転機となったのは、2011年に発生した東日本大震災です。故郷である福島も大きな被害にあい、多くの高齢者が命を落としました。それを見て、確かに病院には病院の役割があり、看護師の仕事も素晴らしいけれど、これからは高齢者の手助けをしていきたいと考えたのです。そこで、高齢者施設を開設することを目標に定め、思い切って病院を退職。色んな介護施設のコンサルティングをしながら経営や介護のことを学び、施設経営に必要な知識を自分のものにしていきました。10年経って、ようやく「サービス付き高齢者向け住宅アムール」を設立。看護師としての知識も生かしながら感染対策にも力を入れてきたおかげで、新型コロナウイルス禍も無事に乗り越えました。
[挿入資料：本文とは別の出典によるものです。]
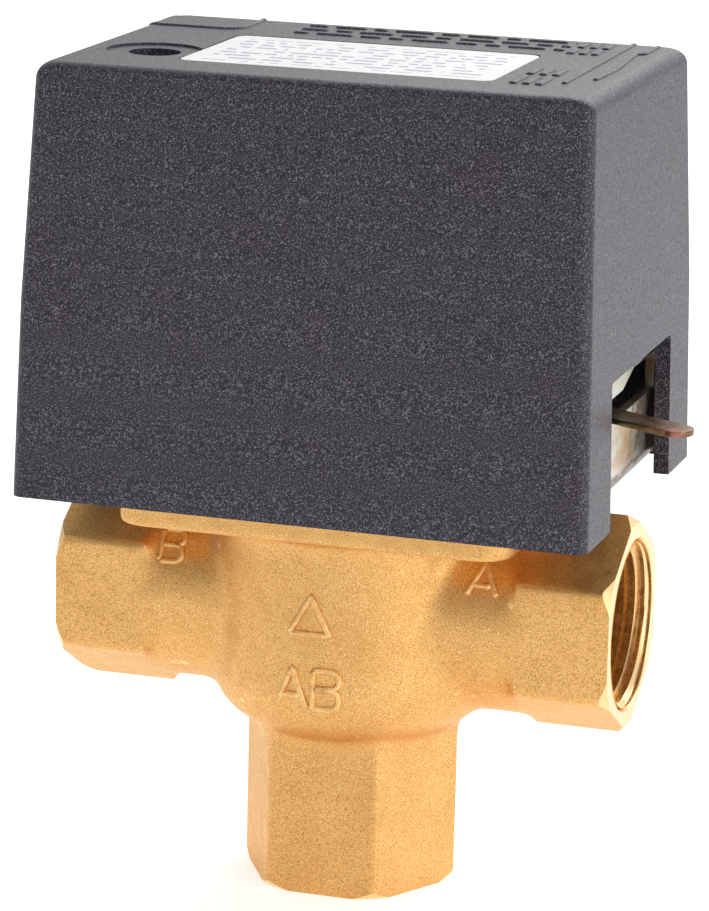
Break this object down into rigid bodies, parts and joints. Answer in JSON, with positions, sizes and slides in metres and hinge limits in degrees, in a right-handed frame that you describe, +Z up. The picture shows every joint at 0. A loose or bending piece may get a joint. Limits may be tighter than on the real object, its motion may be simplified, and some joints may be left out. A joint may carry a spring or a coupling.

オープン当初からのスタッフもたくさんいて、本当に助かっています。私の役目は、スタッフが気持ちよく安心して勤め続けられるように、安定した給料や福利厚生を提供することです。職場が大好きなら自然と入居者さんへも優しく接することができますし、それが私にとっても一番の幸せです。今注力していることは、訪問看護ステーションを開設すること、福島県南相馬市に住宅型有料老人ホームを開設すること、すでにある施設の近隣に高齢者と子供たちが活用できる施設を開設することです。これらによって新しい雇用も生み出せるので、入居者にとっても地域の人にとっても様々なプラスの効果があると信じています。

私の信念は「お金を追わず、仕事を追え」。お金もうけで動いてしまうと本来の自分からずれていきますし、大体失敗します。人のために喜んで一生懸命仕事して、その対価としてようやくお金がついてくるのです。ですから、仕事は今自分がやりたいこと、やってみたいこと、やってあげたいことから入っていくことが大切だと思います。私は周囲の人からは苦労人だと思われますが、その自覚は全くなく、置かれた状況を乗り越えてきただけ。目先の目標を一つひとつクリアしてきたら、大きな目標に辿り着いていただけです。私は、目標は持つけれど夢は持たない性格。これからも自分にできないことはないと信じていますし、決めたらやる、ただそれだけですね。